Seems like we cannot run ngm with the same parameter set for paired-end fastqs. Is there another way to fix the "tag 'XA' not present" error in Count?

Thank you so much! And happy weekend~

Regards, Zhen

LasseLehtonenDK commented 3 years ago

Hi Zhen,

I ran into the same error as you trying to use the paired-end workaround that you mentioned. It seems that the problem is with estimating max read-length. By specifying max read-length (-l parameter) in the count dunk, I was able to get past this issue. The same is true for all Alleyoop modules that require max-read length estimation (utrrates, snpeval, tcperreadpos, tcperutrpos). Maybe this will help you as well.

Best regards, Lasse

t-neumann commented 3 years ago

Hi @penguinmeow

sorry for the slow response. I think you can first try it with paired-end alignments. For this I guess you need to get rid of the -l and -n 100 parameter and try again.

If you still get errors afterwards, I would then go for merging both read sets and consider them as single-end reads.

The -l parameter for the slamdunk modules you only need once you have a properly aligned bam but from what I can see you already failed at the mapping stage right?

penguinmeow commented 3 years ago

Hi @penguinmeow

sorry for the slow response. I think you can first try it with paired-end alignments. For this I guess you need to get rid of the -l and -n 100 parameter and try again.

If you still get errors afterwards, I would then go for merging both read sets and consider them as single-end reads.

The -l parameter for the slamdunk modules you only need once you have a properly aligned bam but from what I can see you already failed at the mapping stage right?

Hi Tobias, Thanks for your suggestion and sorry for the late response. Yes, previously, I mapped R1 and R2 to reference genome with the paired-end mode of NextGenMap and use SLAMdunk filter, snp, count modules for further analysis. And it turn's out to have the KeyError: "tag 'XA' not present" in count module. To get rid of the error, I followed the instruction in the issue 25, in which I add -l and -n 100 in the ngm parameter, which turns out to give an error of "TopN > 1 is currently not supported for paired end reads."

I remove the -l and -n 100 in the ngm parameters and re-run the whole pipeline of slamdunk today, but the same error that KeyError: "tag 'XA' not present" occurs again in the count module. The script and err log are attached in case you might wanna take a look. pipe_script.txt pipeline_err.txt

Thank you so much and wish you a happy Christmas~ Zhen

t-neumann commented 3 years ago

Hi Zhen,

sorry for not being clear - the -l should only be removed for the ngm call - for the actual slamdunk commands you should supply the read-length with -l readlength to avoid the length estimation step which uses the not-present XA tag. You follow me?

Happy xmas to you to!

drowsygoat commented 3 years ago

This is kind of related, so I decided to continue in this thread, it may be moved to a new thread of deemed off-topic.

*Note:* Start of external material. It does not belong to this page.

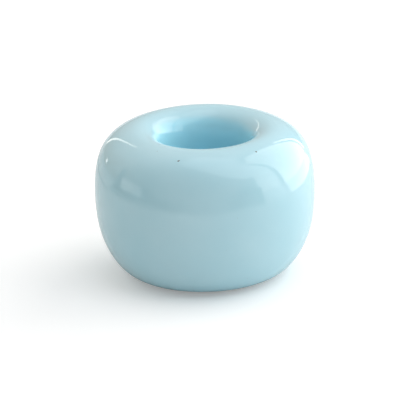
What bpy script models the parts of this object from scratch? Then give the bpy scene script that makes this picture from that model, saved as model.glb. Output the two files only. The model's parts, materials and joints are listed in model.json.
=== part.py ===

In the paired-end data, there is a problem of potential T->C conversions within the overlaps of read pairs. Such hits would be counted twice, even though they should not. One way to overcome the problem is to find such mates, and set qualities of any of the mates in the BAM file to zero (or < than the threshold used for counting, so that they are not counted) - the trick used for bisulfite sequencing.

I am also toying with another, a bit less elegant approach, which is to merge overlapping pairs to obtain a single long read for each of them, and then do the analysis as if it was SE data. The problem is that the reads will be of different lengths, so theoretically, the counts should be weighted to take these differences into account (a longer read is more likely to be converted; this can get nuanced even more, as conversion probability depends on T content of a read).

But leaving the nuances aside, I would love to hear from you about how to tackle the problem of overlapping pairs.

@t-neumann Does slamdunk provide a way to tag converted reads in a BAM file? Having such a read tag would be another way to tackle the described problem, as you could manually set qualities of any mate of converted reads to zero. This would effectively lead to counting converted fragments, which is not perfect (different lengths, etc), but maybe would be good enough.

I am really curious what do you think? Also, if wrote anything stupid, don't hesitate to correct me! :)